The veteran media trainer also encouraged aspiring journalists to identify some professional media gurus to serve as their professional mentor.

He said most upcoming journalist do not have mentors, thus allowing them not to be more professional.

Varney who previously worked for the Liberian Media Center as a Local Media Trainer under the Canadian Journalist for Human Rights Project, also frowned at the low salaries provided journalists in Liberia by owners of media entities.

He alleged that some media institutions do not pay their staffs but only provide them letter of employment and provide ID cards and leave them to fend for themselves.

“Look at the quality of the media people they take in, how much do they pay them, for example, I live Brewerville, and if I’m working with a media institution in town and they give me $50usd for example, transportation alone will finish that, then you send me to go and investigate a public official that have been accused of corruption and he give me $200usd, that’s my four months’ pay,” he said.

He argued that if media institution were concerned about the standards of journalists, they will absorb the best in their employ and provide them finances to commensurate with their skills.
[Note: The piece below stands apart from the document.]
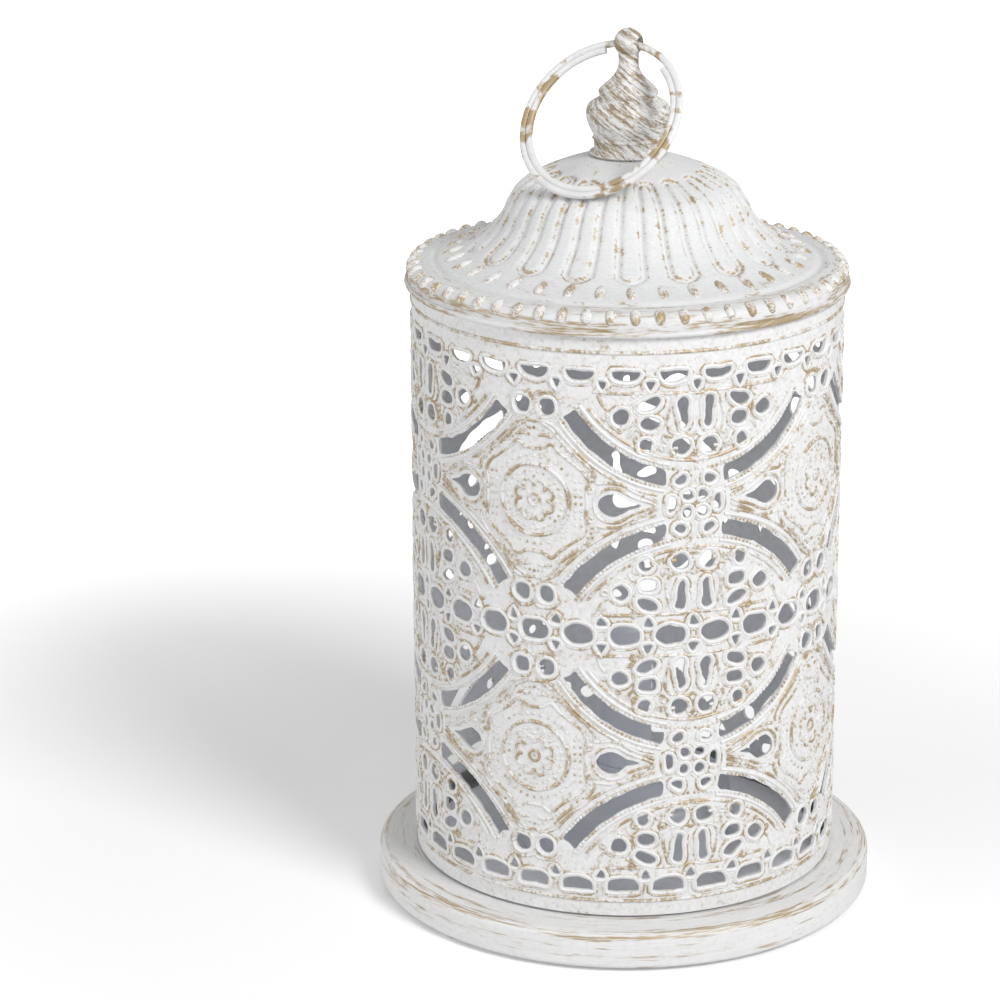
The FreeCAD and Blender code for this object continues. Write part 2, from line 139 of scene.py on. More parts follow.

“Which one of the media institution do you see really paying journalist $200USD or more in Liberia, very few, I know of Front Page Africa and ECOWAS Radio.

He continued, “employers give you letter and ID cards and you fend for yourself, at the end of the day it undermines your professional desire that you have because you will be corrupted.”

Meanwhile, Mr. Varney Karneh has assured the upcoming journalists of his support to their professional development.

The ongoing training is part of KMTV initiative  to develop the skills of reporters, interns and aspiring journalists in Liberia. The event is hosted via zoom under the guidance of Liberian Journalist based in the USA Mr. Nathan Charles.

Nathan P. Charles

Mr. Charles is an award winning journalist from the Press Union of Liberia and a former media trainer for the Canadian Journalist for Human Rights.

Journalists from Margibi, Bomi, Nimba, Montserrado counties and Ghana as well as students from the Peter Quaqua School of Journalism, a flagship program of Media Aid Foundation and the Lewis Togba School of Journalism are also benefiting from the month long training.